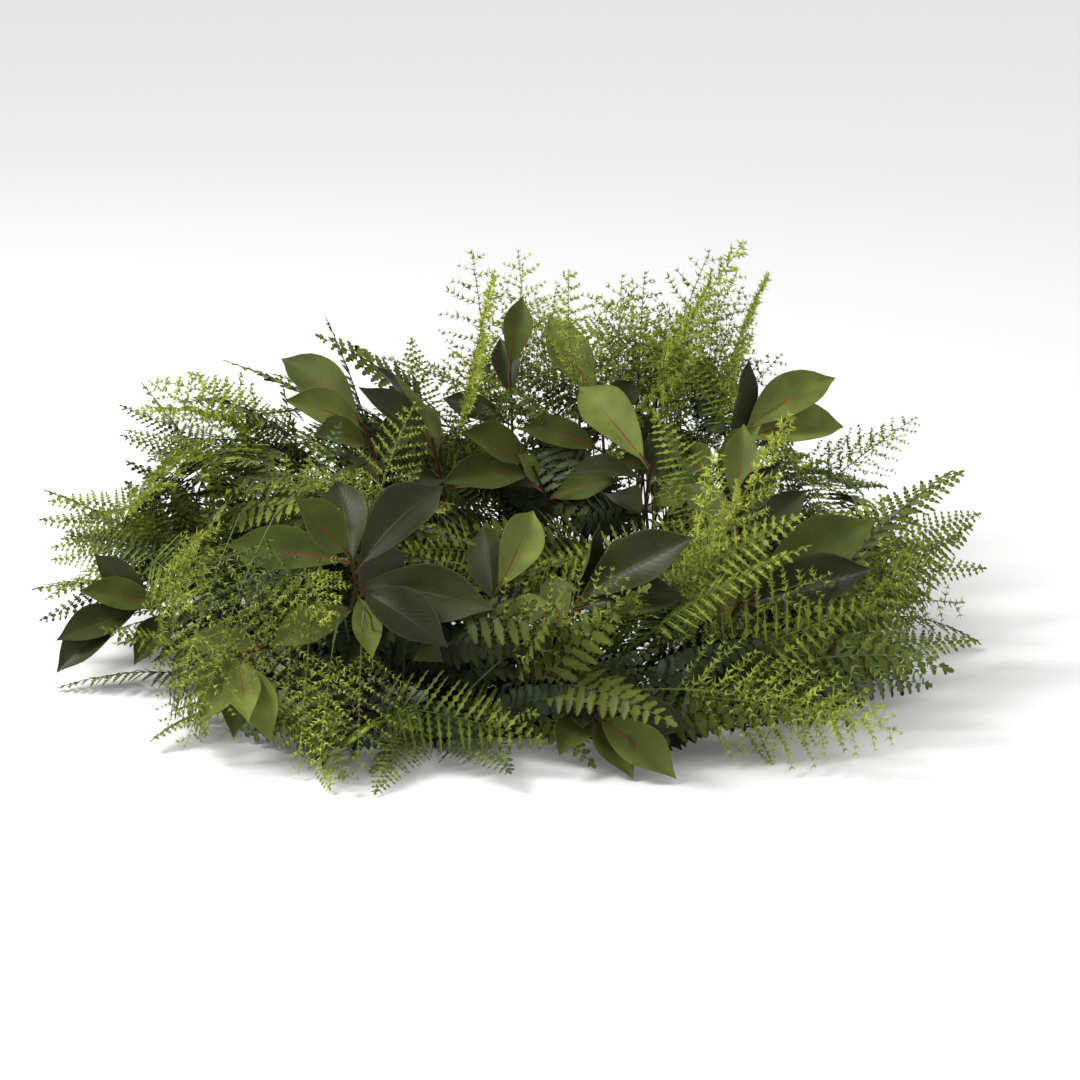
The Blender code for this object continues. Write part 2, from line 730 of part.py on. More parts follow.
def place_stem(placed, pick, owner):
    """The pick's stem, turned round the garland's stem until it is clear."""
    steps = range(PICK_STEPS + 1)
    taper = [1.0] + [1.0 - PICK_TAPER * step / PICK_STEPS for step in steps]
    for attempt in range(STEM_TRIES):
        lean = math.sqrt(attempt)
        clock = pick.clock + CLOCK_STEP * lean * math.cos(attempt * GOLDEN)
        swirl = pick.swirl + SWIRL_STEP * lean * math.sin(attempt * GOLDEN)
        line, around = pick_line(pick, clock, swirl)
        stem = tube(owner, line, PICK_THICKNESS, taper=taper)
        line = seated(stem, line, around)
        points, faces = points_and_faces(stem)
        if placed.is_clear(points, faces, owner):
            placed.add(points, faces, owner)
            return stem, line, around
        bpy.data.objects.remove(stem)
    return None


def points_and_faces(part):
    points = np.array([tuple(vert.co) for vert in part.data.vertices])
    return points, [tuple(face.vertices) for face in part.data.polygons]


def fuse(name, stem, pieces, group):
    """One solid from the pick's stem and everything that is sunk into it."""
    loose = bpy.data.collections.new(name + "_loose")
    bpy.context.scene.collection.children.link(loose)
    for mesh in pieces:
        loose.objects.link(bpy.data.objects.new(name + "_piece", mesh))
    bpy.context.scene.collection.objects.link(stem)
    union = stem.modifiers.new("join", "BOOLEAN")
    union.operation = "UNION"
    union.operand_type = "COLLECTION"
    union.collection = loose
    union.solver = SOLVER
    graph = bpy.context.evaluated_depsgraph_get()
    mesh = bpy.data.meshes.new_from_object(stem.evaluated_get(graph))
    mesh.name = name
    for part in [*loose.objects, stem]:
        bpy.data.objects.remove(part)
    bpy.data.collections.remove(loose)
    solid = bpy.data.objects.new(name, mesh)
    group.objects.link(solid)
    return solid


def make_pick(group, placed, template, pick, name, found):
    """One pick as one solid: its stem, and each leaf or frond that finds room."""
    stem, line, around = found
    rng = random.Random(f"{SEED} {name}")
    blades = pick_blades(rng, pick)
    pieces = []
    for blade in blades:
        start = blade_start(pick.kind, line, around, blade)
        spots = place_blade(placed, template, start, blade, name)
        if spots is None:
            continue
        placed.add(spots, template.faces, name, template.free_faces)
        mesh = template.mesh.copy()
        mesh.vertices.foreach_set("co", spots.astype(np.float32).ravel())
        pieces.append(mesh)
    solid = fuse(name, stem, pieces, group)
    print(name, len(pieces), "of", len(blades), len(solid.data.polygons))
    return solid


def fill_picks():
    """The ferns and plumes between the main picks, each where it is farthest from all."""
    rng = random.Random(SEED)
    picks = []
    middles = [pick_middle(pick) for pick in PICKS]
    for kind in FILL_KINDS:
        tries = [fill_pick(rng, kind) for _ in range(FILL_TRIES)]
        best = max(tries, key=lambda pick: gap_round(pick_middle(pick), middles))
        middles.append(pick_middle(best))
        picks.append(best)
    return picks


def fill_pick(rng, kind):
    """A pick at a random place on the stem, long enough to reach the garland's outline."""
    station = rng.uniform(0, 360)
    clock = rng.uniform(*FILL_CLOCKS)
    front = max(0.0, math.cos(math.radians(station - FRONT_STATION)))
    swirl = FILL_SWIRL + FRONT_SWIRL * front + rng.uniform(-FILL_SWIRL_OFF, FILL_SWIRL_OFF)
    room = room_at(station, clock) * math.sqrt(1 + swirl * swirl)
    length = min(LENGTHS[kind], FILL_SHARE * room)
    reach = max(FILL_LEAST, room - length)
    return Pick(kind, station, clock, swirl, reach, length / LENGTHS[kind])


def pick_middle(pick):
    """Where the leaves or fronds of a pick are, roughly."""
    turn = math.radians(pick.clock)
    around = direction(pick.station, 0) * math.cos(turn) + Vector((0, 0, math.sin(turn)))
    lean = (around + direction(pick.station + 90, 0) * pick.swirl).normalized()
    length = LENGTHS[pick.kind] * pick.size
    return ring_point(pick.station) + lean * (pick.reach + length / 2)


def gap_round(spot, others):
    return min((spot - other).length for other in others)


def room_at(station, clock):
    """How far the garland reaches from its stem at a clock angle."""
    turn = math.radians(clock)
    wider = WIDER * math.cos(math.radians(2 * station))
    sideways = OUTWARD_REACH + wider if math.cos(turn) > 0 else INWARD_REACH
    return 1 / math.hypot(math.cos(turn) / sideways, math.sin(turn) / UPWARD_REACH)


def clear_scene():
    for part in list(bpy.data.objects):
        bpy.data.objects.remove(part)


def make_material(name, colour, roughness):
    made = bpy.data.materials.new(name)
    made.use_nodes = True
    shader = made.node_tree.nodes["Principled BSDF"]
    shader.inputs["Base Color"].default_value = (*colour, 1.0)
    shader.inputs["Roughness"].default_value = roughness
    return made


def stand_on_centre(parts):
    """Moves everything so that the origin is under the middle of the whole garland."""
    points = np.concatenate([points_and_faces(part)[0] for part in parts])
    low, high = points.min(axis=0), points.max(axis=0)
    middle = (low + high) / 2
    shift = Matrix.Translation((-middle[0], -middle[1], -low[2]))
    for part in parts:
        part.data.transform(shift)


def main():
    clear_scene()
    group = bpy.data.collections.new("greenery_garland")
    bpy.context.scene.collection.children.link(group)
    looks = {
        "stem": make_material("stem_tape", (0.10, 0.11, 0.04), 0.7),
        "laurel": make_material("laurel_green", (0.06, 0.09, 0.03), 0.4),
        "lace": make_material("lace_fern_green", (0.16, 0.24, 0.05), 0.6),
        "scallop": make_material("scalloped_fern_green", (0.09, 0.15, 0.03), 0.6),
        "plume": make_material("asparagus_green", (0.20, 0.28, 0.07), 0.6),
    }
    templates = {
        "laurel": laurel_leaf_mesh(),
        "lace": frond_mesh("lace_frond", **FRONDS["lace"]),
        "scallop": frond_mesh("scallop_frond", **FRONDS["scallop"]),
        "plume": plume_mesh(),
    }
    placed = Placed()
    parts = [make_stem(group), make_tie(group)]
    for part in parts:
        part.data.materials.append(looks["stem"])
        placed.add(*points_and_faces(part), part.name)
    counts = dict.fromkeys(LENGTHS, 0)
    stems = []
    for pick in PICKS + fill_picks():
        counts[pick.kind] += 1
        name = f"{pick.kind}_pick_{counts[pick.kind]:02d}"
        found = place_stem(placed, pick, name)
        if found is None:
            print("NO ROOM", name)
            continue
        stems.append((pick, name, found))
    for pick, name, found in stems:
        solid = make_pick(group, placed, templates[pick.kind], pick, name, found)
        solid.data.materials.clear()
        solid.data.materials.append(looks[pick.kind])
        parts.append(solid)
    stand_on_centre(parts)


main()
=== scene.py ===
import random
from math import atan2, ceil, copysign, cos, degrees, exp, hypot, pi, radians, sin, sqrt

import bmesh
import bpy
import numpy as np
from mathutils import Matrix, Vector
from mathutils.bvhtree import BVHTree
from mathutils.kdtree import KDTree


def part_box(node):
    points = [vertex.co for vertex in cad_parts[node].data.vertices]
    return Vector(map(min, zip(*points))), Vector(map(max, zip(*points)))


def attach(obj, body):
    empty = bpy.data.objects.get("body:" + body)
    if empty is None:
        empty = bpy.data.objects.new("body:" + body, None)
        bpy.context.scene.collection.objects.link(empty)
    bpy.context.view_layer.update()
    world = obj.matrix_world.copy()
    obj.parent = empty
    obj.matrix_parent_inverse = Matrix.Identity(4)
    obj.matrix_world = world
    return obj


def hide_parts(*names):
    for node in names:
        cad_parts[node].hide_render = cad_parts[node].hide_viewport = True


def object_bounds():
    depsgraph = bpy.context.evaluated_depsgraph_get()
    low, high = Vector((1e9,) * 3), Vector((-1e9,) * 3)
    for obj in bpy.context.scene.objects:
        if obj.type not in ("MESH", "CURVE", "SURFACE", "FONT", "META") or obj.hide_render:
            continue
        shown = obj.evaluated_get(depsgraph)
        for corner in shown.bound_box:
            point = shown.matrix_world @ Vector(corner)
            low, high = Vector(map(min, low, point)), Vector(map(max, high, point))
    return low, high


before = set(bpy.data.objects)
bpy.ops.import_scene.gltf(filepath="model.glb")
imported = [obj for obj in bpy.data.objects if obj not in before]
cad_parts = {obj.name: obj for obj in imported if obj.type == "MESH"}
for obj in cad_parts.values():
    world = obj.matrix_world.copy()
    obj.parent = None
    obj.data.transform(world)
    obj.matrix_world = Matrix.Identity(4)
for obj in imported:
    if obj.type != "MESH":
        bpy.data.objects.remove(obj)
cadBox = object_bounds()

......

_GOAL OF THE EXERCISE_
Nothing but the lines from the line that contains "solid.data.materials.clear()" through the line that contains "low, high = Vector((1e9,)" should be given again, each exactly as it stands, both ends included.

_SOLUTION TO THIS TASK_
        solid.data.materials.clear()
        solid.data.materials.append(looks[pick.kind])
        parts.append(solid)
    stand_on_centre(parts)


main()
=== scene.py ===
import random
from math import atan2, ceil, copysign, cos, degrees, exp, hypot, pi, radians, sin, sqrt

import bmesh
import bpy
import numpy as np
from mathutils import Matrix, Vector
from mathutils.bvhtree import BVHTree
from mathutils.kdtree import KDTree


def part_box(node):
    points = [vertex.co for vertex in cad_parts[node].data.vertices]
    return Vector(map(min, zip(*points))), Vector(map(max, zip(*points)))


def attach(obj, body):
    empty = bpy.data.objects.get("body:" + body)
    if empty is None:
        empty = bpy.data.objects.new("body:" + body, None)
        bpy.context.scene.collection.objects.link(empty)
    bpy.context.view_layer.update()
    world = obj.matrix_world.copy()
    obj.parent = empty
    obj.matrix_parent_inverse = Matrix.Identity(4)
    obj.matrix_world = world
    return obj


def hide_parts(*names):
    for node in names:
        cad_parts[node].hide_render = cad_parts[node].hide_viewport = True


def object_bounds():
    depsgraph = bpy.context.evaluated_depsgraph_get()
    low, high = Vector((1e9,) * 3), Vector((-1e9,) * 3)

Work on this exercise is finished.